TASK DETAILS - Take the listing and print it in full, exactly as given.

****************************************

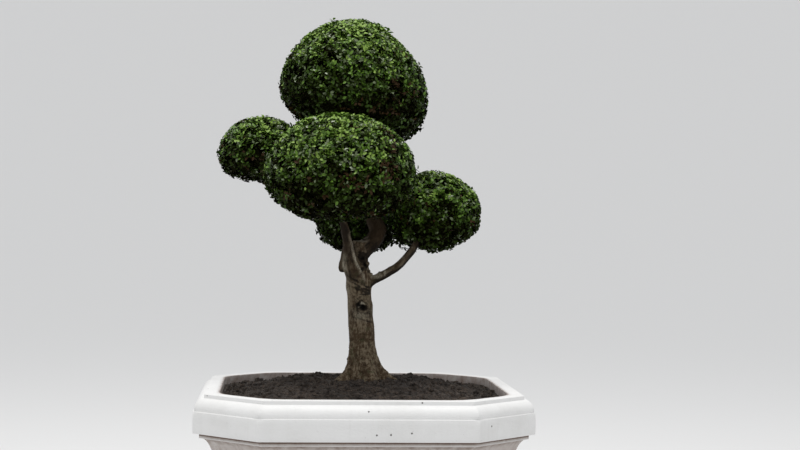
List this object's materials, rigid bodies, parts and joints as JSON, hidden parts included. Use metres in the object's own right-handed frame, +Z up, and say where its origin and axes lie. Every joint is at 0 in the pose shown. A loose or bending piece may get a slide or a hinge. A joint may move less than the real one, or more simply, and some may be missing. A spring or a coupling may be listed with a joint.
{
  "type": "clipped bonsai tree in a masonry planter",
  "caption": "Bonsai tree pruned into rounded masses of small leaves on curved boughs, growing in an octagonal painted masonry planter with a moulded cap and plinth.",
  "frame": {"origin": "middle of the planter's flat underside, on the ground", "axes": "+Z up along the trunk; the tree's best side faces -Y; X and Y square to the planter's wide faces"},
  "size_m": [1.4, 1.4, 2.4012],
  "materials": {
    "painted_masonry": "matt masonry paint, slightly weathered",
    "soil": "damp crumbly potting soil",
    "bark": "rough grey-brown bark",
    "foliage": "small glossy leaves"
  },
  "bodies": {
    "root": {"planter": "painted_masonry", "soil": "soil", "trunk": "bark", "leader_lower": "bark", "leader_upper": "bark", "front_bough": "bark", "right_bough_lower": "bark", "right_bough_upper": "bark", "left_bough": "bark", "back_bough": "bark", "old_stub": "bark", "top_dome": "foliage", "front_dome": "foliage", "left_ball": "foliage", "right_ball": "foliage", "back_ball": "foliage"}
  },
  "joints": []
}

****************************************

COMPLETED TASK -
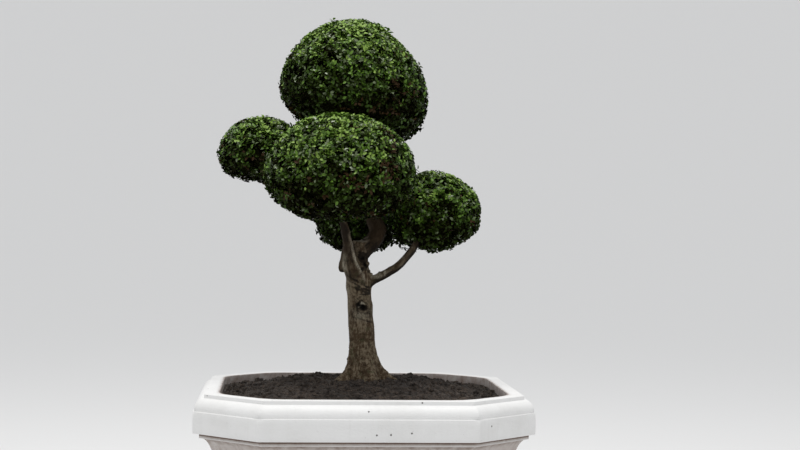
List this object's materials, rigid bodies, parts and joints as JSON, hidden parts included. Use metres in the object's own right-handed frame, +Z up, and say where its origin and axes lie. Every joint is at 0 in the pose shown. A loose or bending piece may get a slide or a hinge. A joint may move less than the real one, or more simply, and some may be missing. A spring or a coupling may be listed with a joint.
{
  "type": "clipped bonsai tree in a masonry planter",
  "caption": "Bonsai tree pruned into rounded masses of small leaves on curved boughs, growing in an octagonal painted masonry planter with a moulded cap and plinth.",
  "frame": {"origin": "middle of the planter's flat underside, on the ground", "axes": "+Z up along the trunk; the tree's best side faces -Y; X and Y square to the planter's wide faces"},
  "size_m": [1.4, 1.4, 2.4012],
  "materials": {
    "painted_masonry": "matt masonry paint, slightly weathered",
    "soil": "damp crumbly potting soil",
    "bark": "rough grey-brown bark",
    "foliage": "small glossy leaves"
  },
  "bodies": {
    "root": {"planter": "painted_masonry", "soil": "soil", "trunk": "bark", "leader_lower": "bark", "leader_upper": "bark", "front_bough": "bark", "right_bough_lower": "bark", "right_bough_upper": "bark", "left_bough": "bark", "back_bough": "bark", "old_stub": "bark", "top_dome": "foliage", "front_dome": "foliage", "left_ball": "foliage", "right_ball": "foliage", "back_ball": "foliage"}
  },
  "joints": []
}